**TASK**
Quote all of the data below exactly, please.

**PROVIDED DATA**
※
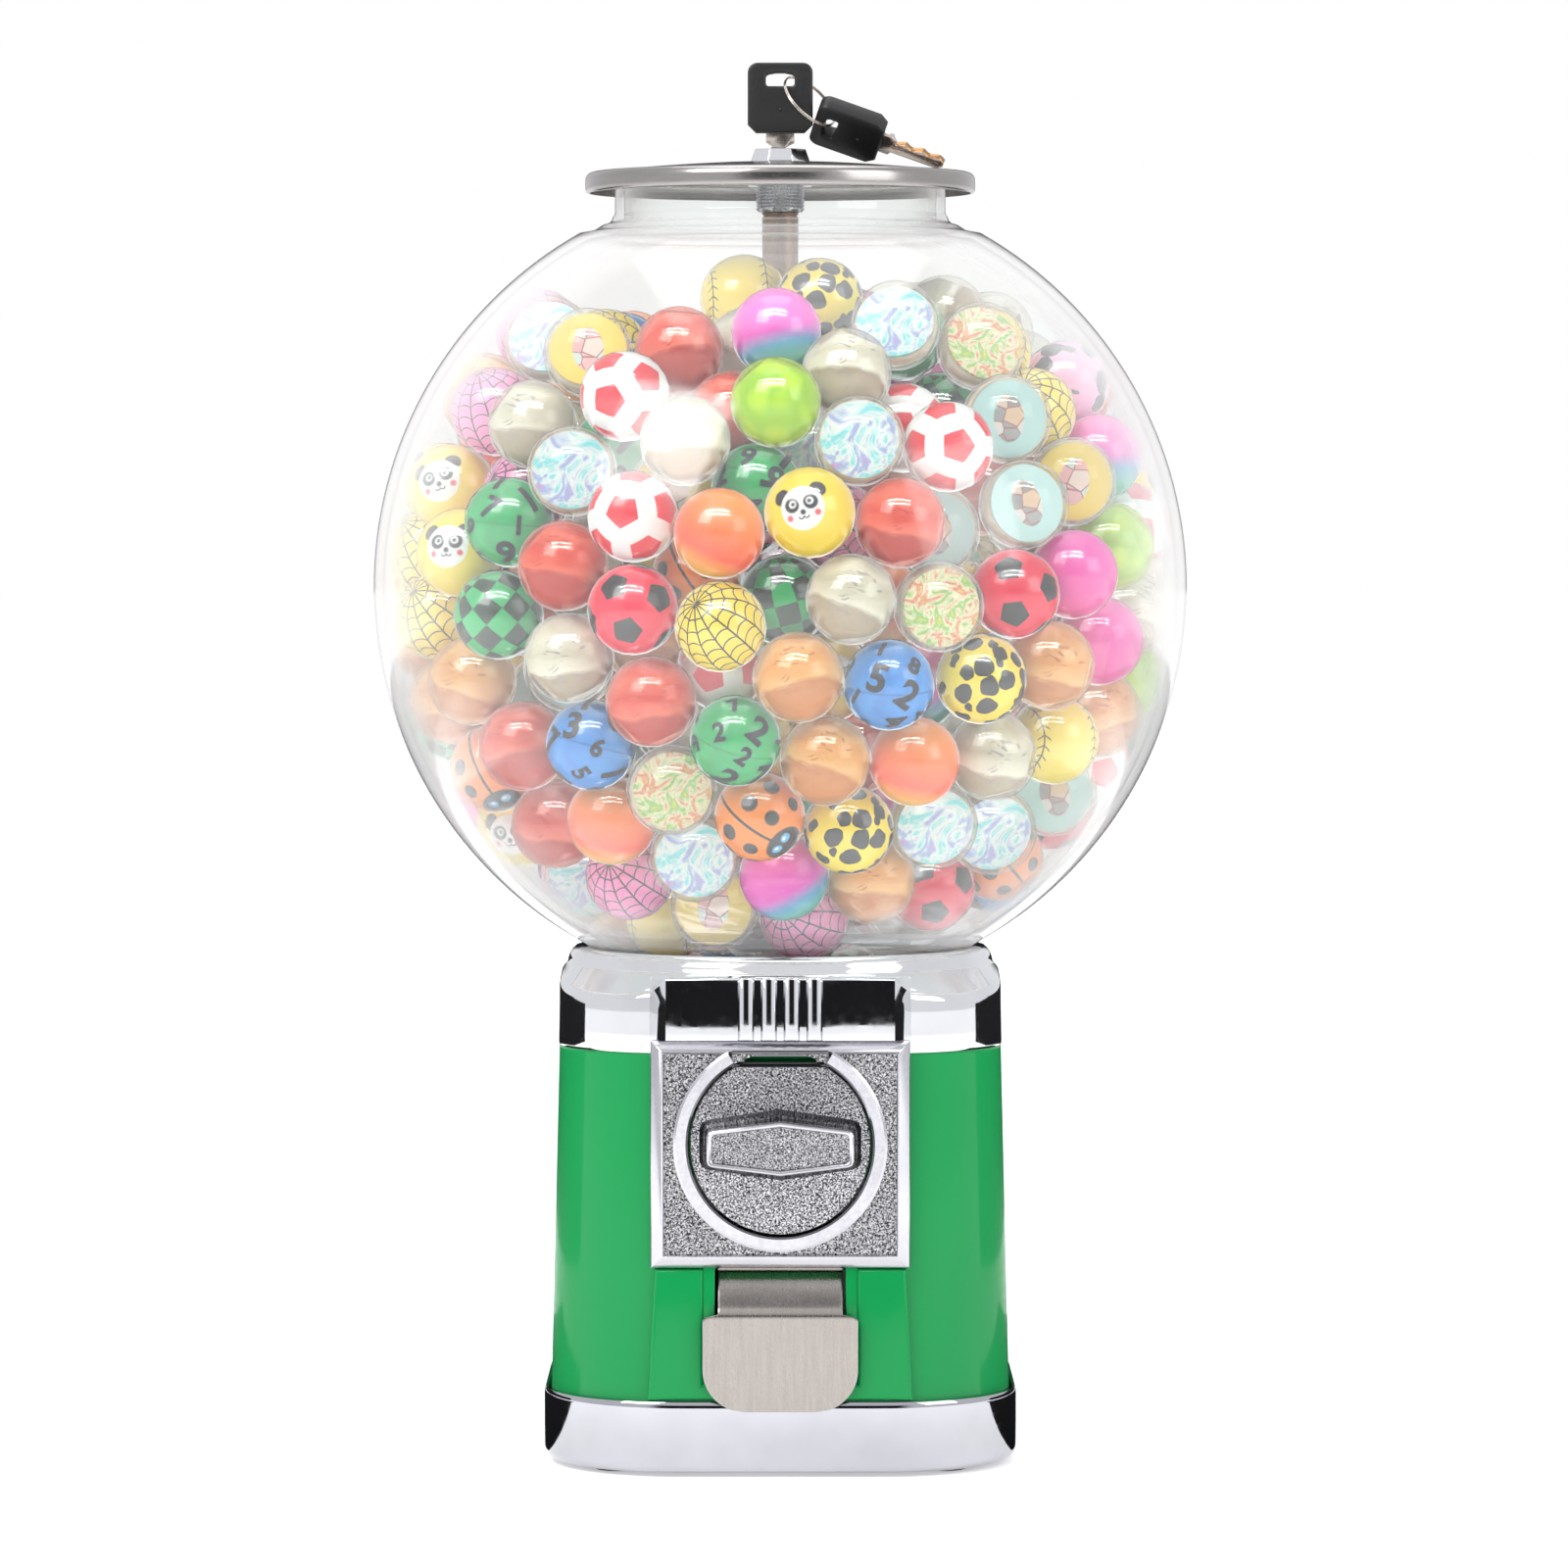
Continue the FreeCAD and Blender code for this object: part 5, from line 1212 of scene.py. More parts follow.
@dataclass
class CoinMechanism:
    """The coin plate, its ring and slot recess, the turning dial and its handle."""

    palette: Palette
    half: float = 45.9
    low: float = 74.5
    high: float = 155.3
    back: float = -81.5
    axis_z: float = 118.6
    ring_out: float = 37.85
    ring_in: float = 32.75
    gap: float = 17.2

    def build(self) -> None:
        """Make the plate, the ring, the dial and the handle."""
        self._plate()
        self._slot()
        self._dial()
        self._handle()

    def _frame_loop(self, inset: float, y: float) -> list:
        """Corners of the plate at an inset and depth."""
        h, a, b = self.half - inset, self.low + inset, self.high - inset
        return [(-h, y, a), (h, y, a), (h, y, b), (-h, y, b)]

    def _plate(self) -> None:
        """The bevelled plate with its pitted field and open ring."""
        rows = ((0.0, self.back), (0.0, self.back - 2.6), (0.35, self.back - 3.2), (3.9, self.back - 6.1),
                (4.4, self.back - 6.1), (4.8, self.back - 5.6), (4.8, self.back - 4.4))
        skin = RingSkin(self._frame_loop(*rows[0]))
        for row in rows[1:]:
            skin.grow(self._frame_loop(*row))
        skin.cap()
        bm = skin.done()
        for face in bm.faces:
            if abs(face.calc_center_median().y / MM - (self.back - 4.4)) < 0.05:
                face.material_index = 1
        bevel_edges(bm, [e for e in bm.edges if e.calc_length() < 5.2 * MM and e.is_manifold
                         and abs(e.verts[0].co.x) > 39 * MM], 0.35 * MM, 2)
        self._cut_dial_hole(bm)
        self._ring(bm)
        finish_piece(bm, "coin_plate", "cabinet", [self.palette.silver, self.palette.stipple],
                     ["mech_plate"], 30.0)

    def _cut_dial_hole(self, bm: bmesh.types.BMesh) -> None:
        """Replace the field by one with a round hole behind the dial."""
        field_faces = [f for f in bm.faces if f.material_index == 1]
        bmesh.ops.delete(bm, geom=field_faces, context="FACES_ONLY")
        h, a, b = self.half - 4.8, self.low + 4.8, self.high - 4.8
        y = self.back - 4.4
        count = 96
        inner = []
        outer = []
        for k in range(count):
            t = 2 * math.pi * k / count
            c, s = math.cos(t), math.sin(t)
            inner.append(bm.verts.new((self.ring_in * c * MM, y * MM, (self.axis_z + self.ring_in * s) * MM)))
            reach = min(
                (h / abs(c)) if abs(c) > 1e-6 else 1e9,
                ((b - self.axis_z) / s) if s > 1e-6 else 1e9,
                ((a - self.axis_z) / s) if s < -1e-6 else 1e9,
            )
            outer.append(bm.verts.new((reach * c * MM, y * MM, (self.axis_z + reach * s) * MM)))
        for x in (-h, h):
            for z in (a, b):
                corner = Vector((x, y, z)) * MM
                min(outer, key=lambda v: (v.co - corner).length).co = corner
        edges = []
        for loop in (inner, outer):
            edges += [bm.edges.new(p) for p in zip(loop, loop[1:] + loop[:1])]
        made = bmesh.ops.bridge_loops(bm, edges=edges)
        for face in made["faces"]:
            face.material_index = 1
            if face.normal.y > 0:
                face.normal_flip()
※
**RESPONSE TO THIS TASK**
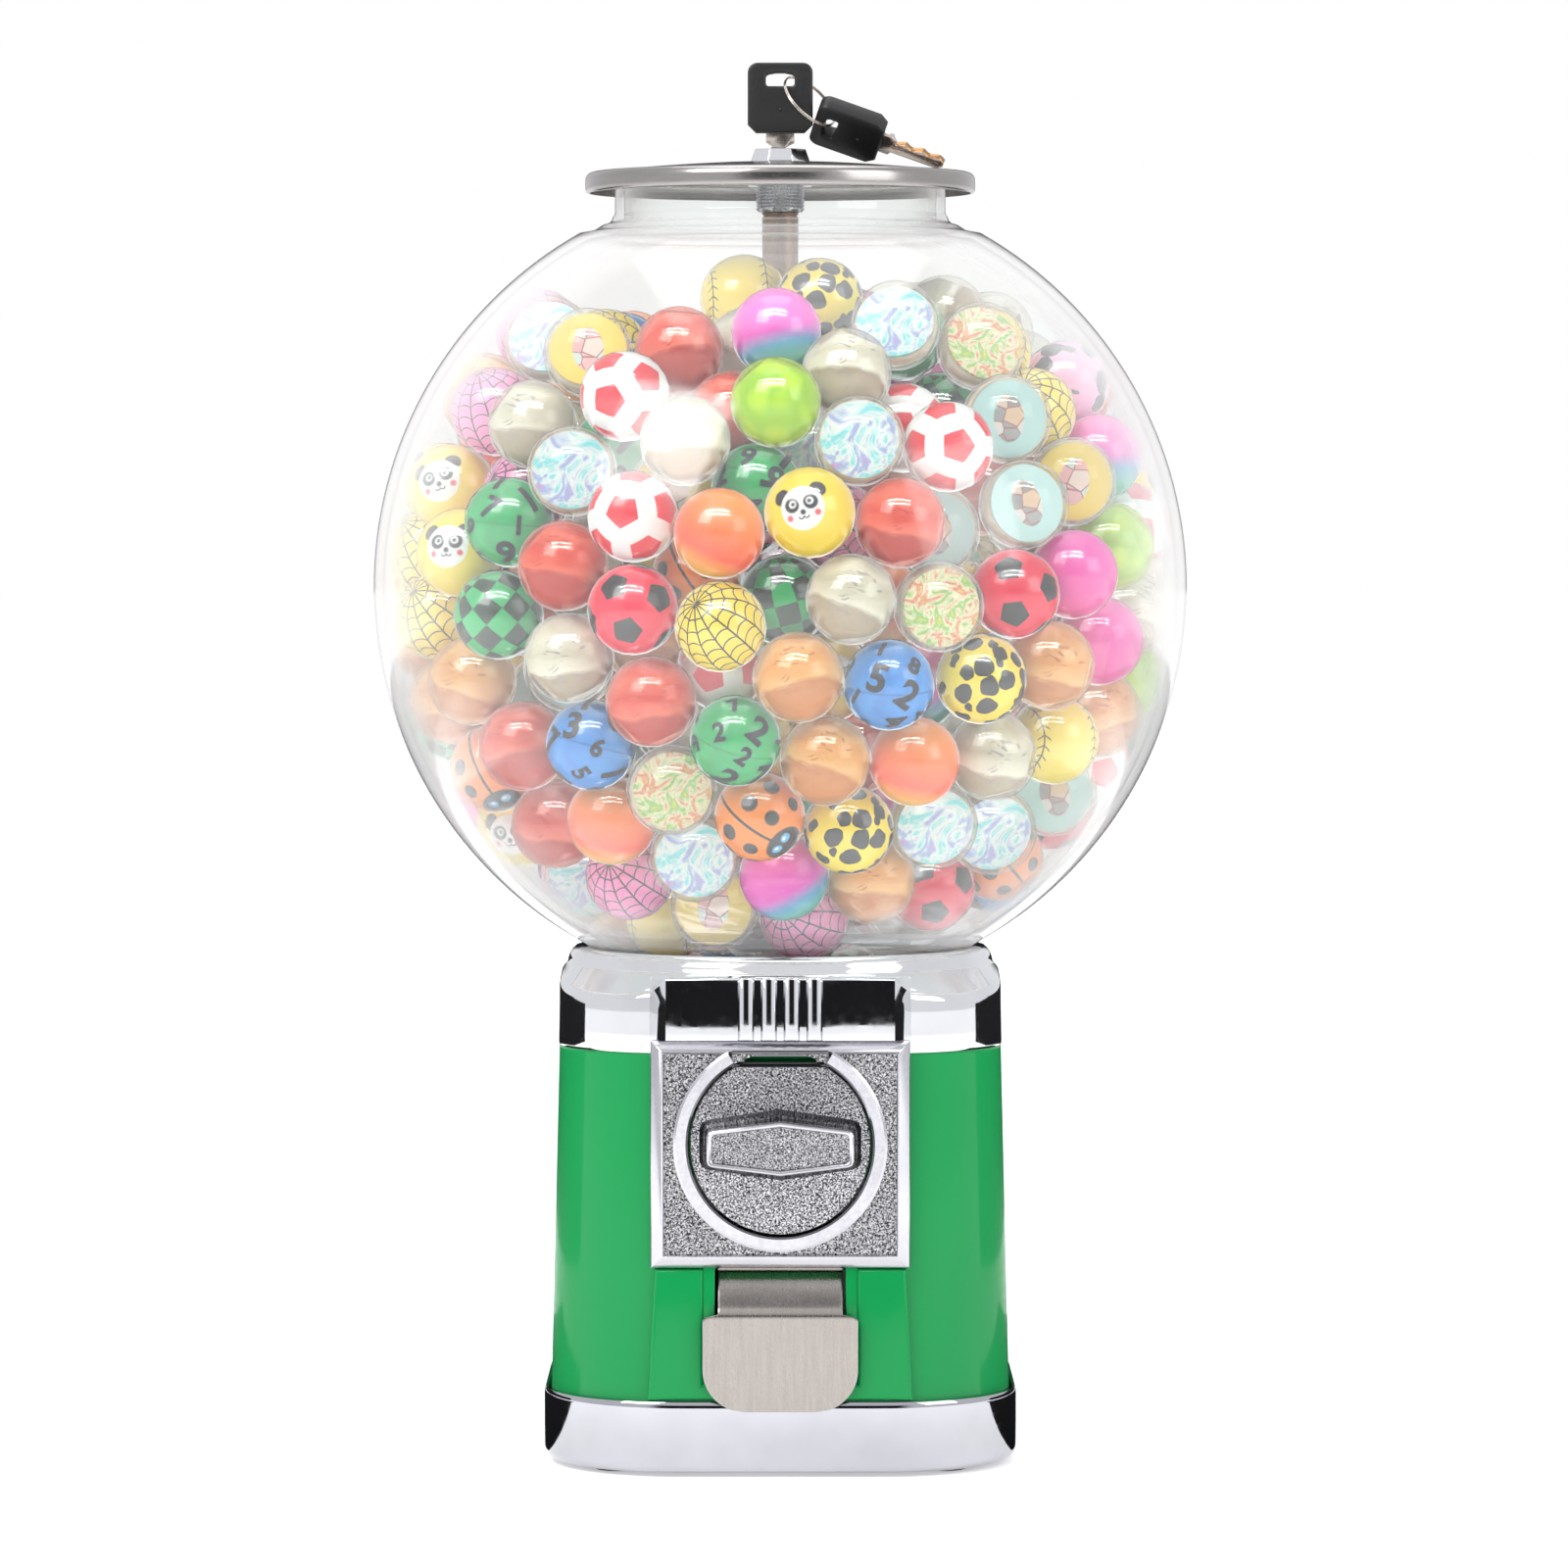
Continue the FreeCAD and Blender code for this object: part 5, from line 1212 of scene.py. More parts follow.
@dataclass
class CoinMechanism:
    """The coin plate, its ring and slot recess, the turning dial and its handle."""

    palette: Palette
    half: float = 45.9
    low: float = 74.5
    high: float = 155.3
    back: float = -81.5
    axis_z: float = 118.6
    ring_out: float = 37.85
    ring_in: float = 32.75
    gap: float = 17.2

    def build(self) -> None:
        """Make the plate, the ring, the dial and the handle."""
        self._plate()
        self._slot()
        self._dial()
        self._handle()

    def _frame_loop(self, inset: float, y: float) -> list:
        """Corners of the plate at an inset and depth."""
        h, a, b = self.half - inset, self.low + inset, self.high - inset
        return [(-h, y, a), (h, y, a), (h, y, b), (-h, y, b)]

    def _plate(self) -> None:
        """The bevelled plate with its pitted field and open ring."""
        rows = ((0.0, self.back), (0.0, self.back - 2.6), (0.35, self.back - 3.2), (3.9, self.back - 6.1),
                (4.4, self.back - 6.1), (4.8, self.back - 5.6), (4.8, self.back - 4.4))
        skin = RingSkin(self._frame_loop(*rows[0]))
        for row in rows[1:]:
            skin.grow(self._frame_loop(*row))
        skin.cap()
        bm = skin.done()
        for face in bm.faces:
            if abs(face.calc_center_median().y / MM - (self.back - 4.4)) < 0.05:
                face.material_index = 1
        bevel_edges(bm, [e for e in bm.edges if e.calc_length() < 5.2 * MM and e.is_manifold
                         and abs(e.verts[0].co.x) > 39 * MM], 0.35 * MM, 2)
        self._cut_dial_hole(bm)
        self._ring(bm)
        finish_piece(bm, "coin_plate", "cabinet", [self.palette.silver, self.palette.stipple],
                     ["mech_plate"], 30.0)

    def _cut_dial_hole(self, bm: bmesh.types.BMesh) -> None:
        """Replace the field by one with a round hole behind the dial."""
        field_faces = [f for f in bm.faces if f.material_index == 1]
        bmesh.ops.delete(bm, geom=field_faces, context="FACES_ONLY")
        h, a, b = self.half - 4.8, self.low + 4.8, self.high - 4.8
        y = self.back - 4.4
        count = 96
        inner = []
        outer = []
        for k in range(count):
            t = 2 * math.pi * k / count
            c, s = math.cos(t), math.sin(t)
            inner.append(bm.verts.new((self.ring_in * c * MM, y * MM, (self.axis_z + self.ring_in * s) * MM)))
            reach = min(
                (h / abs(c)) if abs(c) > 1e-6 else 1e9,
                ((b - self.axis_z) / s) if s > 1e-6 else 1e9,
                ((a - self.axis_z) / s) if s < -1e-6 else 1e9,
            )
            outer.append(bm.verts.new((reach * c * MM, y * MM, (self.axis_z + reach * s) * MM)))
        for x in (-h, h):
            for z in (a, b):
                corner = Vector((x, y, z)) * MM
                min(outer, key=lambda v: (v.co - corner).length).co = corner
        edges = []
        for loop in (inner, outer):
            edges += [bm.edges.new(p) for p in zip(loop, loop[1:] + loop[:1])]
        made = bmesh.ops.bridge_loops(bm, edges=edges)
        for face in made["faces"]:
            face.material_index = 1
            if face.normal.y > 0:
                face.normal_flip()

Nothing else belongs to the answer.